On le redit, et on le redira : ce ne sont pas les Turcs
d'aujourd'hui qui sont coupables du génocide de 1915 -ils n'en
portent la souillure que parce qu'en leur nom ce crime est nié par
des groupes négationnistes qui parasitent le travail de
réconciliation entre les peuples. Cette réconciliation entre les
peuples d'Arménie et de Turquie se fera, malgré les négationnistes,
et elle a commencé de se faire : Les Kurdes de Turquie, les Alévis
et de plus en plus d'intellectuels et d'artistes turcs montrent
l'exemple. Parfois au risque de leur vie. Le journaliste Hasan
Cemal, petit-fils de l'un des dirigeants du gouvernement qui
planifia le génocide, a été poursuivi en justice et menacé de mort
pour avoir appelé à la reconnaissance du génocide, comme l'écrivain
Orhan Pamuk, lui aussi poursuivi en justice, comme le journaliste
Hrant Dink, assassiné,
Ce qui fut commis en 1915 ne s'efface pas en interdisant ou en
calfeutrant un mémorial qui le rappelle. Le combat des
négationnistes n'est pas seulement un combat odieux, c'est aussi un
combat absurde, parce que déjà perdu, et les petites lâchetés et les
gros calculs des gouvernements suisse et genevois n'y pourront rien.

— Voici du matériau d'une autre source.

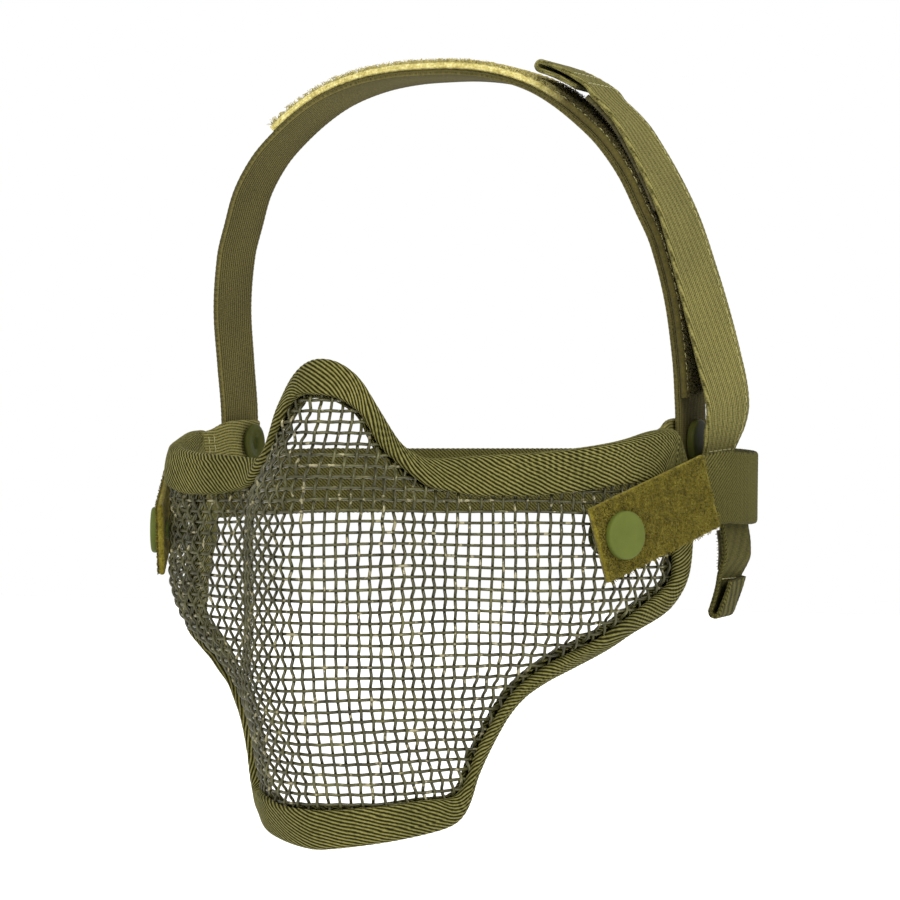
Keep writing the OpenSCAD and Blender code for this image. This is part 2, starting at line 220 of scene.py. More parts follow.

Ce que les Kurdes, les Alévis, les démocrates turcs ont déjà
reconnu, la Turquie officielle finira aussi par le reconnaître,
malgré les cadavres politiques réunis dans la culture de l'amnésie
volontaire pour nier à la fois la justice et l'évidence. Le Conseil
fédéral sera absent de la commémoration du génocide, à Erevan,
vendredi, où seul l'ambassadeur suisse représentera la Suisse : à
nos gouvernants, aujourd'hui, les Kurdes de Turquie donnent une
leçon de lucidité et de courage dont ils semblent avoir grand
besoin.
Cette leçon vaut bien les trois milliards d'échanges commerciaux
entre la Suisse et la Turquie, et la tranquillité des diplomates
turcs du quartier des Nations à Genève, sans doute.